- **Task to carry out**: Below is a block of data; give all of it again word for word.

## START

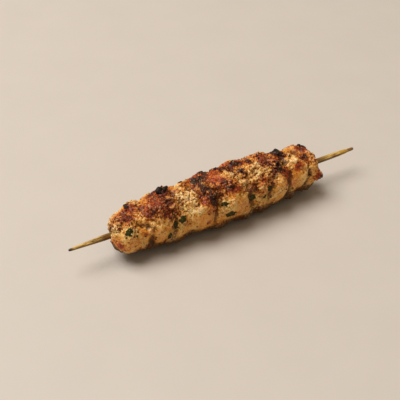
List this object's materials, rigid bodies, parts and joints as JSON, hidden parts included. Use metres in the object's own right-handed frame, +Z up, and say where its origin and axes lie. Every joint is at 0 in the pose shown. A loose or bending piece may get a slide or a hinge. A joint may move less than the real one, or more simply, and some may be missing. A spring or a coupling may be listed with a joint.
{
  "type": "chicken kebab skewer",
  "caption": "Grilled minced chicken kebab moulded by hand round a bamboo skewer, lying on its side, with a bare point and a bare butt end.",
  "frame": {"origin": "middle of the whole in plan, on the surface that the meat rests on", "axes": "+X along the skewer towards its butt end, +Z up"},
  "size_m": [0.25, 0.0468, 0.0425],
  "materials": {
    "chicken": "grilled minced chicken, golden with browned and charred lumps, slightly greasy",
    "bamboo": "split bamboo, fine lengthwise fibres, scorched point",
    "herb": "chopped green herb, wilted, slightly glossy",
    "char": "charred and dark brown crumbs of mince, rough"
  },
  "bodies": {
    "root": {"minced_chicken": "chicken", "bamboo_skewer": "bamboo"}
  },
  "joints": []
}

## END

- **Task answer**:
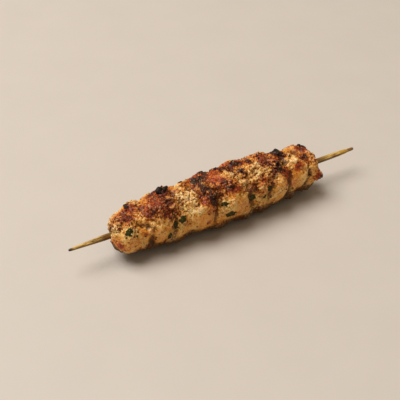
List this object's materials, rigid bodies, parts and joints as JSON, hidden parts included. Use metres in the object's own right-handed frame, +Z up, and say where its origin and axes lie. Every joint is at 0 in the pose shown. A loose or bending piece may get a slide or a hinge. A joint may move less than the real one, or more simply, and some may be missing. A spring or a coupling may be listed with a joint.
{
  "type": "chicken kebab skewer",
  "caption": "Grilled minced chicken kebab moulded by hand round a bamboo skewer, lying on its side, with a bare point and a bare butt end.",
  "frame": {"origin": "middle of the whole in plan, on the surface that the meat rests on", "axes": "+X along the skewer towards its butt end, +Z up"},
  "size_m": [0.25, 0.0468, 0.0425],
  "materials": {
    "chicken": "grilled minced chicken, golden with browned and charred lumps, slightly greasy",
    "bamboo": "split bamboo, fine lengthwise fibres, scorched point",
    "herb": "chopped green herb, wilted, slightly glossy",
    "char": "charred and dark brown crumbs of mince, rough"
  },
  "bodies": {
    "root": {"minced_chicken": "chicken", "bamboo_skewer": "bamboo"}
  },
  "joints": []
}